Work required:
Begin at the first line and end at the line containing "heaped in a nest.". Extract exactly those lines.

Records provided:
========================================================================

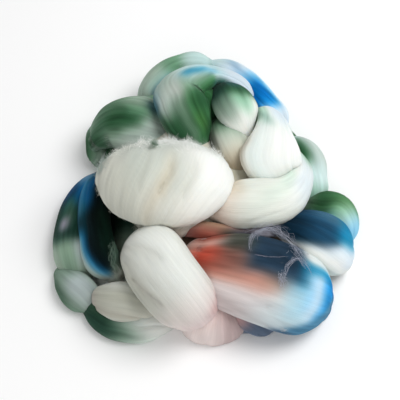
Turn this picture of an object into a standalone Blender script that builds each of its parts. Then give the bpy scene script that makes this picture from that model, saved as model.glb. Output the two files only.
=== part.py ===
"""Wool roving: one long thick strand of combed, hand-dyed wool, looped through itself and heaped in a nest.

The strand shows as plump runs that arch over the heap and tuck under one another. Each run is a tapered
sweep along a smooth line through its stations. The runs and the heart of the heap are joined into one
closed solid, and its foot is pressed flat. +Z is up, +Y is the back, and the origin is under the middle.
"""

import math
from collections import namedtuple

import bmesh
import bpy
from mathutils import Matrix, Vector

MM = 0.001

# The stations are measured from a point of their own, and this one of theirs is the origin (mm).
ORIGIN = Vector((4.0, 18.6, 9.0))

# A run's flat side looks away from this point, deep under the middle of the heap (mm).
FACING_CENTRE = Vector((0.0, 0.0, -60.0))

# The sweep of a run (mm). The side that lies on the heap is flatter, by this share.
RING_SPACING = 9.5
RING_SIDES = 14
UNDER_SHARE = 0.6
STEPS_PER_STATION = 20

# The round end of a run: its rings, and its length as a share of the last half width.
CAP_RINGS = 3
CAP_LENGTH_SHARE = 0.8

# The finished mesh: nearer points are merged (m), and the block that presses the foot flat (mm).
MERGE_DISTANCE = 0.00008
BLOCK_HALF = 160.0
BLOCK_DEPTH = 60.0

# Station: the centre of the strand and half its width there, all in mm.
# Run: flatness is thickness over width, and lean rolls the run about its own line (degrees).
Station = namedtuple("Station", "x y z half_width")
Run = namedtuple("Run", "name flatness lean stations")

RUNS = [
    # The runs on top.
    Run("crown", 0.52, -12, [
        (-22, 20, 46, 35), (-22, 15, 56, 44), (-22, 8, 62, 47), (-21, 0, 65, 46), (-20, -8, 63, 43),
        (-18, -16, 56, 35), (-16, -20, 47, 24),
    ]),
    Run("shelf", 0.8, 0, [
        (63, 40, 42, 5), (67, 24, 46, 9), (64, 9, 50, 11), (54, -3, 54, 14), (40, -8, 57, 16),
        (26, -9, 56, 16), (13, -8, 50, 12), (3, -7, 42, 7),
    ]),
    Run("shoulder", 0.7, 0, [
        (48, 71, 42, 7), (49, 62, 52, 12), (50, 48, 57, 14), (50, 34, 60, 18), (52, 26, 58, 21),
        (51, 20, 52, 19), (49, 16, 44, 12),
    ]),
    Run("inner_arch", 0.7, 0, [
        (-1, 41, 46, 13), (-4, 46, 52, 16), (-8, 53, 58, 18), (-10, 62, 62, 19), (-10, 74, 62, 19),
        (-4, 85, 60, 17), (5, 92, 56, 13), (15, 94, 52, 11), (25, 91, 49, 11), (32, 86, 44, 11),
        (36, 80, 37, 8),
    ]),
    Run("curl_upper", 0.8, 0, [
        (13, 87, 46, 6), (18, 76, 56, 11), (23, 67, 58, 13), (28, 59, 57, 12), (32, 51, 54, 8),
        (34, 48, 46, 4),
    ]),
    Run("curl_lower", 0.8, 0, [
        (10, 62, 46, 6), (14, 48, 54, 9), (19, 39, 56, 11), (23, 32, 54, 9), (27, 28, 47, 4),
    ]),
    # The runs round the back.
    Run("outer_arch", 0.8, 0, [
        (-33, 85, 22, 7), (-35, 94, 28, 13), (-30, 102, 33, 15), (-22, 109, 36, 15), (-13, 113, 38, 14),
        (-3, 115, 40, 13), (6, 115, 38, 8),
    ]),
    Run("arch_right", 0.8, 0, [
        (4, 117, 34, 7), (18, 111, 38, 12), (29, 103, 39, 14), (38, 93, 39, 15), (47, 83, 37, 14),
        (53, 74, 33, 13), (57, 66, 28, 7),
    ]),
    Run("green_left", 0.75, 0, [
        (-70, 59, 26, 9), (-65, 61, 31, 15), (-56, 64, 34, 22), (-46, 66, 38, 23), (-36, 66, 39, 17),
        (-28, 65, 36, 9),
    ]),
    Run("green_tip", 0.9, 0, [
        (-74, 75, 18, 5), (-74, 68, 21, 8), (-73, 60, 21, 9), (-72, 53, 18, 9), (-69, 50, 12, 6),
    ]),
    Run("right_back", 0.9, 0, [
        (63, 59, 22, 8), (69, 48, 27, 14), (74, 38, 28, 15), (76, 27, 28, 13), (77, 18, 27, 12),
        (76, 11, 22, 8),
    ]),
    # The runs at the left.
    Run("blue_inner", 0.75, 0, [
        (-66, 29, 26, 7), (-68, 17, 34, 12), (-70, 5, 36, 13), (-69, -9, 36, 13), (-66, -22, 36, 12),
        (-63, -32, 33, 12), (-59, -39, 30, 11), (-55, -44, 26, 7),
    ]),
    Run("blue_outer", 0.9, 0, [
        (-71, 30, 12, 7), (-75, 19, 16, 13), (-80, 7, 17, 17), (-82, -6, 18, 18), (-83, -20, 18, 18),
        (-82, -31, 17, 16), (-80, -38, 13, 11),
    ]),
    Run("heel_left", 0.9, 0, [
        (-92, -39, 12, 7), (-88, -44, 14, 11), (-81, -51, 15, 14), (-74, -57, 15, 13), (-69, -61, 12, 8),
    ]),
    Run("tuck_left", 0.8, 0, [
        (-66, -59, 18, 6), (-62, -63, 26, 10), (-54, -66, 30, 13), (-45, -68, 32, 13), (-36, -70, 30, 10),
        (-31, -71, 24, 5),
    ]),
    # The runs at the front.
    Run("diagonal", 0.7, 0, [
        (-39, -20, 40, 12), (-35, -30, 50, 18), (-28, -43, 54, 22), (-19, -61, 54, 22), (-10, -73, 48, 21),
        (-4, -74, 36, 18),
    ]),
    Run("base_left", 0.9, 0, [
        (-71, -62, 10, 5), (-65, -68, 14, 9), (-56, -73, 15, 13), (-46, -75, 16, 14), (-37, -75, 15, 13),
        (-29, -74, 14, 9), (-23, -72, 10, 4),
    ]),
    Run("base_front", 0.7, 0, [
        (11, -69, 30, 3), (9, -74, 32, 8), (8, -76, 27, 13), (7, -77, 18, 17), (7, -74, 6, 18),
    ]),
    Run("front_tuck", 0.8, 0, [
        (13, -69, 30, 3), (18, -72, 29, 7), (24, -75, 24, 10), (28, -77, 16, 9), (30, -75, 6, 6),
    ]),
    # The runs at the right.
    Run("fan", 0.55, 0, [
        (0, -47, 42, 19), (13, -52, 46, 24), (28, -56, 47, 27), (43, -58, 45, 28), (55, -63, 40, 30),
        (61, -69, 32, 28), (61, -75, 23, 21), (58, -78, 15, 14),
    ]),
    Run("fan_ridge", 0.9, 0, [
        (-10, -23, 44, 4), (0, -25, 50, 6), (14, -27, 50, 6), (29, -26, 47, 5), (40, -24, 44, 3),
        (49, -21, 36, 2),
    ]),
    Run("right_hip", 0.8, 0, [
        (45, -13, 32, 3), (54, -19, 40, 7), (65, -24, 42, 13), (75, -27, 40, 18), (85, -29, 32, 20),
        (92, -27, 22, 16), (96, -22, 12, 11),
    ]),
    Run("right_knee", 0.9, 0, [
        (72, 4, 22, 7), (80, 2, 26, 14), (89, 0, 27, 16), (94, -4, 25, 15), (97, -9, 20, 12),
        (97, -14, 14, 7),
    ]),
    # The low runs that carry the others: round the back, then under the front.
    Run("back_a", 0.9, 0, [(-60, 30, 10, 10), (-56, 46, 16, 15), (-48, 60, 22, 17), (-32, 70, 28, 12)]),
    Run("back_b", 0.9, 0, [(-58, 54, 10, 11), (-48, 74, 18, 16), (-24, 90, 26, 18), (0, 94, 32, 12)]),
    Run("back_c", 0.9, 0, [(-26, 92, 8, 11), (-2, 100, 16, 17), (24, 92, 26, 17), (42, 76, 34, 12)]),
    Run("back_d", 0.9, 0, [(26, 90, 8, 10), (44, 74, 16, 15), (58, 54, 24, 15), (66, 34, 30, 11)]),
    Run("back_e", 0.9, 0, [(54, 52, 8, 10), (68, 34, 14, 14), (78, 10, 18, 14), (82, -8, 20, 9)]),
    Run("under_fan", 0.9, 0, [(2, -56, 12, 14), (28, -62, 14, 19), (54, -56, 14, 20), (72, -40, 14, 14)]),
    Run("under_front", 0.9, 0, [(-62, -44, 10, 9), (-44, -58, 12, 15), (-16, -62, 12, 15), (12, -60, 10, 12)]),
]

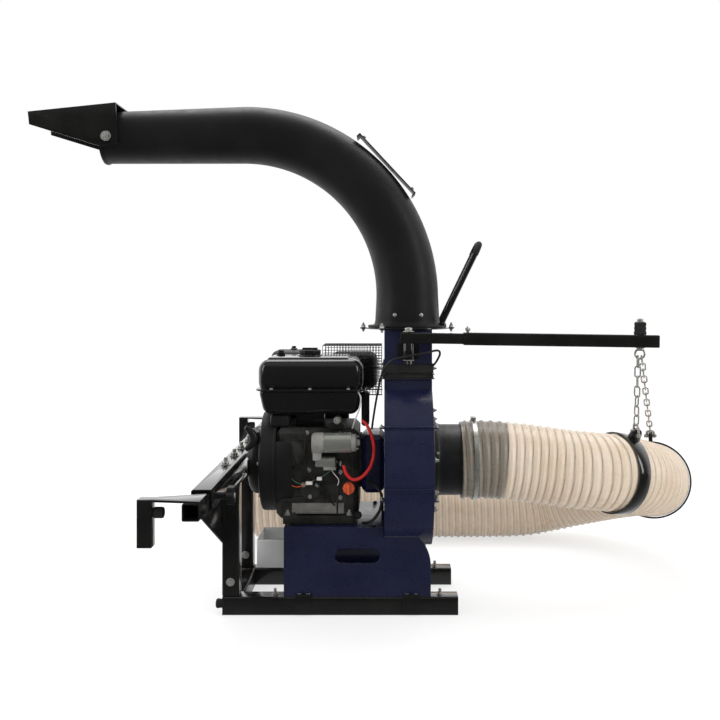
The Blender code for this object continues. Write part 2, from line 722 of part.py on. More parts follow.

========================================================================

Problem solution:
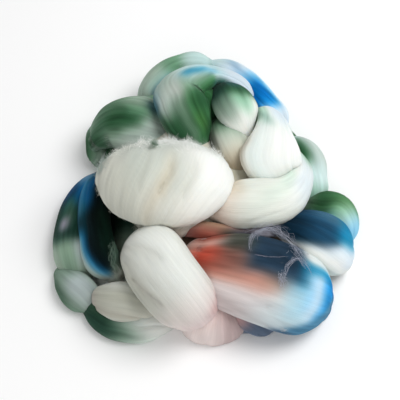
Turn this picture of an object into a standalone Blender script that builds each of its parts. Then give the bpy scene script that makes this picture from that model, saved as model.glb. Output the two files only.
=== part.py ===
"""Wool roving: one long thick strand of combed, hand-dyed wool, looped through itself and heaped in a nest.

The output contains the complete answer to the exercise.